TAO WandB Integration#

All networks in TAO support integration with Weights & Biases to help you continuously iterate, visualize and track multiple training experiments, and compile meaningful insights into the training use case.

The Weights & Biases visualization suite synchronizes with the data rendered in TensorBoard. Therefore, to see rendered data over the weights and biases server, you will need to enable TensorBoard visualization. The integration also includes the ability to send you alerts via slack or email for training runs that have failed.

Note

Enabling MLOPS integration does not require you to install tensorboard.

Quick Start#

These are the broad steps involved with setting up Weights & Biases for TAO:

  1. Set up a wandb account

  2. Obtain your wandb API key

  3. Log in to wandb

  4. Configure the wandb element in the training specification.

Set Up a wandb Account#

Sign up for a free account at wandb and then log in.

../../_images/wandb_login.png

Wandb login screen#

Acquire a wandb API Key#

After you log in to your Weights & Biases account, find your API key here.

../../_images/wandb_credentials.png

Wandb credentials page#

Log In to wandb#

Log In to wandb Through the TAO Finetuning Microservice To communicate the data from the local compute unit and render data on the Weights & Biases server dashboard, the wandb client in the TAO container must be logged in and synchronized with your profile.

To log in to wandb when running FTMS jobs, add the WANDB_API_KEY to

the docker_env_vars dictionary in the

create_experiment request body. For example:

{
    "docker_env_vars": {
        "WANDB_API_KEY": "<api_key_value>"
    }
}

Configure the wandb Element in the Training Specification

FTMS provides the following configuration options for the wandb client:

  1. enabled: Boolean that enables the wandb client

  2. project: String specifying the project name where experiment data is uploaded

  3. entity: String specifying the entity (group) under which the project is created

  4. tags: List of strings for experiment tagging

  5. reinit: Boolean allowing reinitializing of runs

  6. sync_tensorboard: Boolean enabling TensorBoard log synchronization

  7. save_code: Boolean saving main scripts or notebooks to wandb for reproducibility

  8. name: Short display name for the run. TAO appends a timestamp to maintain uniqueness.
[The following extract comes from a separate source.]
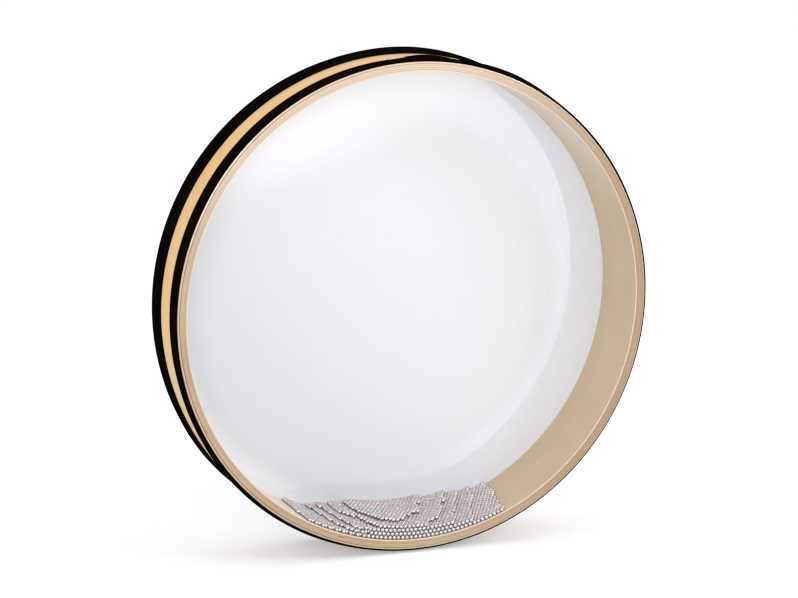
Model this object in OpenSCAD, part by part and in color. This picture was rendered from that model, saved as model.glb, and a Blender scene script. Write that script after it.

Add these configurations to the wandb element in the training specs request body. For example:

{
    "specs": {
        "wandb": {
            "enabled": true,
            "project": "tao_toolkit",
            "entity": "tao_toolkit",
            "tags": ["training", "tao_toolkit"],
            "reinit": true,
            "sync_tensorboard": true,
            "save_code": false,
            "name": "training_experiment_name"
        }
    }
}

Visualization output#

The following sample images come from a successful Grounding Dino visualization run.

../../_images/rich_media_images1.png

Image showing images with bounding boxes#

../../_images/system_utilization1.png

Image showing system utilization plots.#

../../_images/experiment_config.png

Configuration of the given experiment was saved for records.#

../../_images/metric_plots1.png

Metrics plotted during training#

../../_images/logging1.png

Streaming logs from the local machine running the training.#